Before I took this AP Government class, I’d watched clips of the current Republican debates and speeches periodically, but as we’ve studied more units in class, I began to realize how relevant the information is to this election and events around the world. So far in class, we’ve gotten through two units: foundations of American government, and civil liberties and rights. Just by studying these two units, I’ve been able to understand the news a lot better because I have a greater understanding of the principles and values that the United States is founded upon.
By being more aware of the Republican election, I’ve started to become more critical of the strong emphasis placed on the religion of the candidates. For example:
This past Wednesday, we had an exam on civil liberties and civil rights. In order to prepare for the test, I reread different sections, particularly the section that explained the relationship between church and state because I find it interesting and conflicting to the campaigns of the Republican part candidates. As a newcomer to the Republican primary campaign, the first thing I learned about each candidate was their religion and their opinions on other religions. Rick Santorum is a devout Catholic. Newt Gingrich is a converted Catholic. Mitt Romney is a Mormon. I find it especially troubling that when I think of each of these candidates, the first thought that comes to my head is their religion. I’m not sure when the election became a popularity contest of “my God is better than your God,” but it prompted me to apply the concepts of this unit to the election. This website was very helpful to me for researching this topic: “Preaching Politics or Religion?” (Mint Press News).
Article VI of the Constitution states,
“The Senators and Representatives before mentioned, and the Members of the several State Legislatures, and all executive and judicial Officers, both of the United States and of the several States, shall be bound by Oath or Affirmation, to support this Constitution; but no religious test shall ever be required as a qualification to any office or public trust under the United States.”
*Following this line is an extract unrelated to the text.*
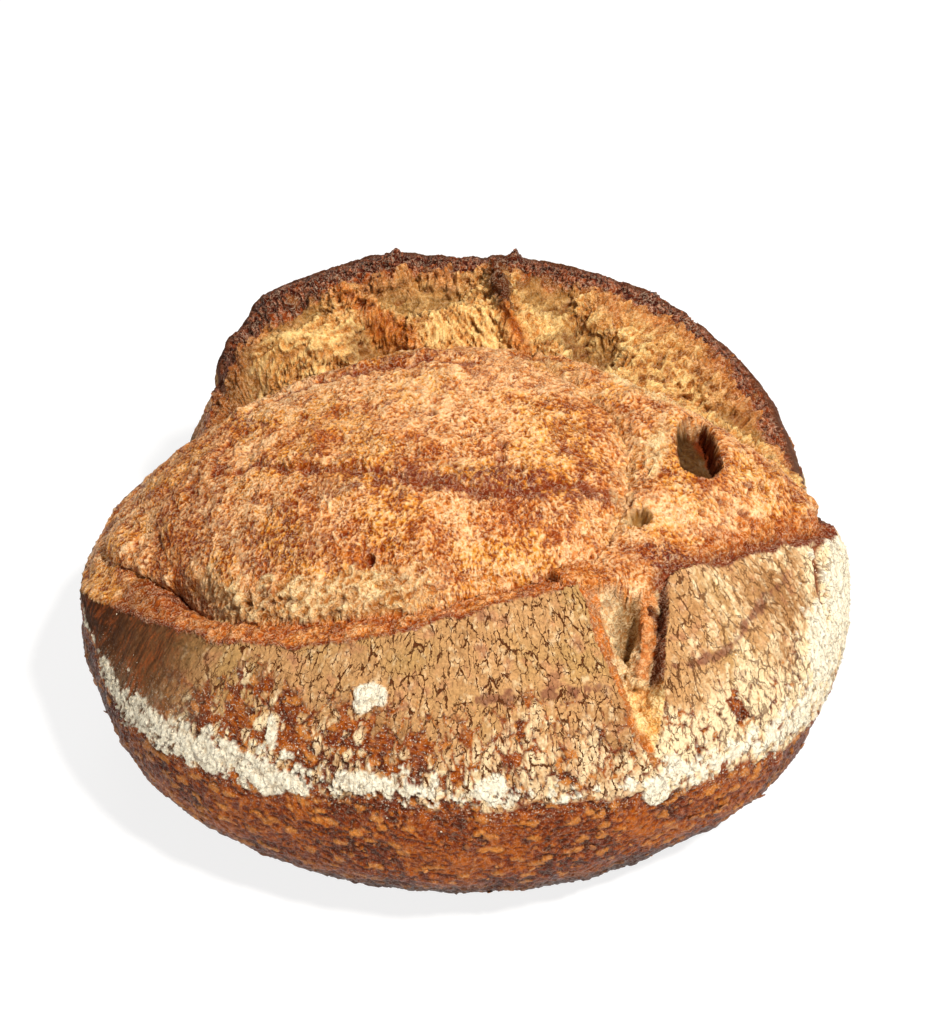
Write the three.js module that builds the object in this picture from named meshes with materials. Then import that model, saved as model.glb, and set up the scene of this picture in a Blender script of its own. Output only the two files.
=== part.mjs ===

In the past unit, our class also studied the establishment clause of the First Amendment. Although the establishment clause is vague in that it bans laws “respecting an establishment of religion,” I learned that the Supreme Court has interpreted this as a separation of church and state or a wall of separation. Over time however, as shown by the current Republican election, I think the wall between church and state continues to get thinner and thinner. In a study from the Public Religion Research Institution, “a majority (56%) of the public says it is very or somewhat important for a presidential candidate to have strong religious beliefs, regardless of whether those beliefs are the same as their own.” After the unit on civil liberties and civil rights, I definitely feel stronger against people voting based on religion. While religion may be a factor of a person’s character, I don’t think that a person’s religion has anything to do with their ability to run the country. Here is another resource I found interesting, from the New York Times: “Religion at the Ballot Box.”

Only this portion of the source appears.